SKIIIIIIIIIIDDDDD.  OK, enough of this dreaming.  I consider myself pretty lucky to see them as much as I do, which is about every 6 to 8 weeks.  I dreamed up a little something (dreaming seems to come natural to me) that would help me be a more intentional grandma.  It comes from something I’ve loved ever since I was little . . . . . books.

And so, “Maga’s Magnificent Book Club” was born.


I think if you love books, and are a good reader, learning anything else is just that much easier.  I want my girls to love reading as I have.  So, here’s what I did!

  • I bought two three-ringed binders, one for Winnie and one for Olive
  • I also bought a bunch of awesome prizes at the dollar store and made a Treasure Box
  • I made up a “book report form” – – one that was fun and easy for little readers
  • Of course there are rules and rewards
  •    inside-folder
  • And then a way to keep track of the books they’ve read (or have been read to them)my-checklist

And there you have it. Complete with blurry pictures.  I’m hoping that this might be a way for them to feel like I’m not three states away, but right there with them.

If anyone has any other grandparenting-from-afar ideas, I’m all ears!

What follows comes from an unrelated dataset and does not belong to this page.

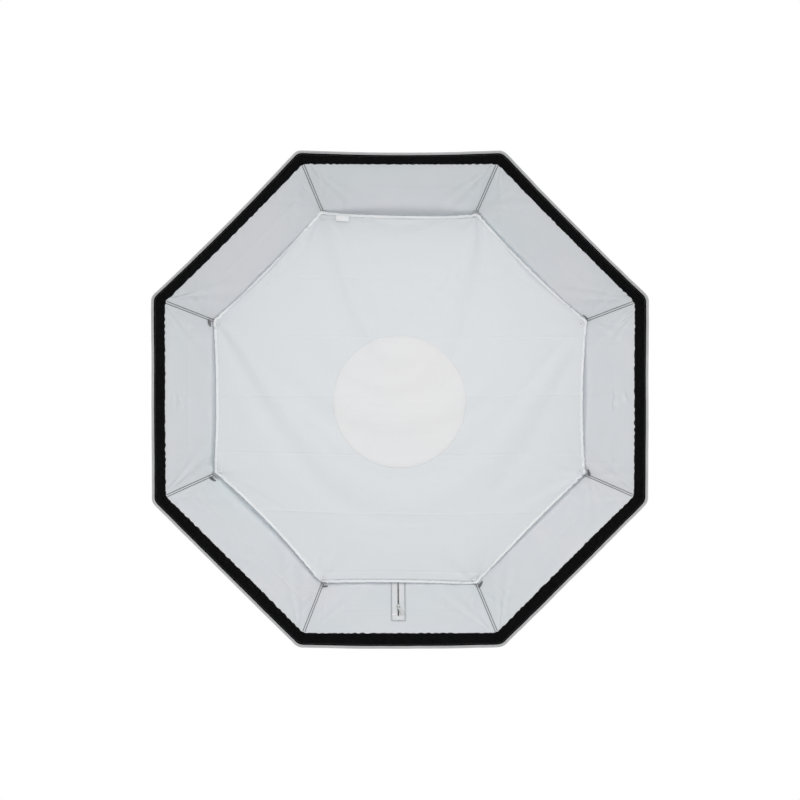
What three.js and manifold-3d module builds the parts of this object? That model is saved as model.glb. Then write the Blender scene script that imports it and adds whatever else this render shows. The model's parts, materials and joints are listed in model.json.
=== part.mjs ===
// Octagonal studio softbox on a rotating speed ring, in millimetres with +Z up.
// The open front faces -Y and the light bolts on at +Y: the origin is the centre of the bayonet
// insert's rear face. Each wall panel bends along one circular arc, seen in the plane through the
// axis (inradius a, depth d behind the rim), and neighbouring panels meet in a mitre that a flexed
// rod follows on the outside.

import * as THREE from 'three';
import { mergeVertices } from 'three/addons/utils/BufferGeometryUtils.js';
import Module from 'manifold-3d';

const wasm = await Module();
wasm.setup();

// ---------------------------------------------------------------- driving dimensions
const SIDES = 8;
const STEP = (2 * Math.PI) / SIDES;
const MITRE = Math.cos(STEP / 2);
const GAP = 0.3; // clearance between pieces that touch
const ROUND = 48; // facets on a full turn of the metal rings
const SMALL = 16; // and of the knob's screw and its hole
const TINY = 12; // and of the sockets, screws and pad
const CLEAR = 20; // how far a cutting shape runs past the body it cuts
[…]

Grandmotherhood · Winnie and Olive

Oh, Olive


Recently our daughter and her family came to visit us while Kevin and I are at our cabin in northern Wisconsin. (Just a refresher, Maria is married to Jared and they have three girls: Winnie – 5, Olive – 3 and Molly – 3 months.) It’s been a couple of years since they were here, so Winnie had some memories of the place, but not Olive, as she was just a baby on her last visit. Even though Olive has flown before she had an interesting perspective on the whole experience of traveling by airplane.
First of all, though, you’ve got to understand the two personalities of the two oldest girls. Winnie loves everyone and everything immediately and without reservation. She’ll tell you you’re beautiful and hug you and give her life for you as soon as she meets you. Maria has had to make up stories about how ant poison doesn’t actually kill the ants . . . (“They just taste it and they don’t like it so they move on to someone else’s house”) . . . because, not only does she love every person on the planet, she also loves and cares for every animal as well. Bugs must be rescued and set free rather than squashed. And let’s also include inanimate objects in her realm of lovable things, ‘cuz . . . . oh, who knows why, just because she has so much love to give it extends to anything that gets in her path, living or non.
Now, Olive, on the other hand, isn’t so free with her affections. You have to earn her love and trust and, by gum, she’ll make you earn it. While Winnie is busy loving the world and attempting to either go home with strangers or invite them all over to play at her house, Olive is close to her Mom’s side eyeballing that same stranger and will gladly tell him/her to “not look at her.” She has no trouble speaking her mind, a quality I wish I had honed better in my 54 years. But a 3-year-old doesn’t have much tact, so it often comes across as quite blunt, which can cause her sweet, kind mother to roll her eyes on many an occasion and say, “Oh, Olive.”
So, on with the story, now that you know these girls a little better. Olive knew she was “going to Maga & Grandpa’s cabin” when she got on a plane a couple of weeks ago. Well, imagine it from a 3 year old’s point of view. She’s going to the cabin. Her whole family is on the plane going to the cabin. There are a lot more people on that same plane, which she knows is taking her to the cabin. She thought EVERYONE on the plane was going to the cabin! Mortified at the thought of so many people she didn’t know from Adam going with her, was a horrible predicament. When she inquired about this, Maria reassured her these folks were, indeed, not all going to the same place as she was. Whew. Well, in perfect Olive form, she took in upon herself to inform the other travelers that they were NOT going to the cabin. Complete with pointed finger and furrowed brow. Just in case there was any question. I’m picturing this scenario: Olive: “YOU’RE not going to the cabin!” Random traveler: (Hands up in a “don’t shoot” position) Nope. I’m not going anywhere NEAR the cabin! Please, can I just get past you? I promise I won’t even look at you!” Olive stares him down for a second, lowers her finger and says, “Move along.” Oh, Olive.
I have to add this, though: When Olive loves you, she’s all in. If you pass inspection and are allowed into her inner circle, you are privy to one of the sweetest people on earth. The last night they were with us, we were all playing outside in the yard. Olive’s shoe came off and I was helping her get it back on. I knelt down in the grass and she wrapped her arms around me, laying her cheek on the top of my head, and she said in a sweet voice, “You’re my great Maga.” Skiiiiiiiiiiiiiid!! Stop. Right. There. My internal organs turned completely to mush and I was in hog heaven. Her hugs and smiles may not be as prevalent as her older sister’s but man, they pack a punch! They can leave a grandma breathless and saying with a sigh, “Oh, Olive.”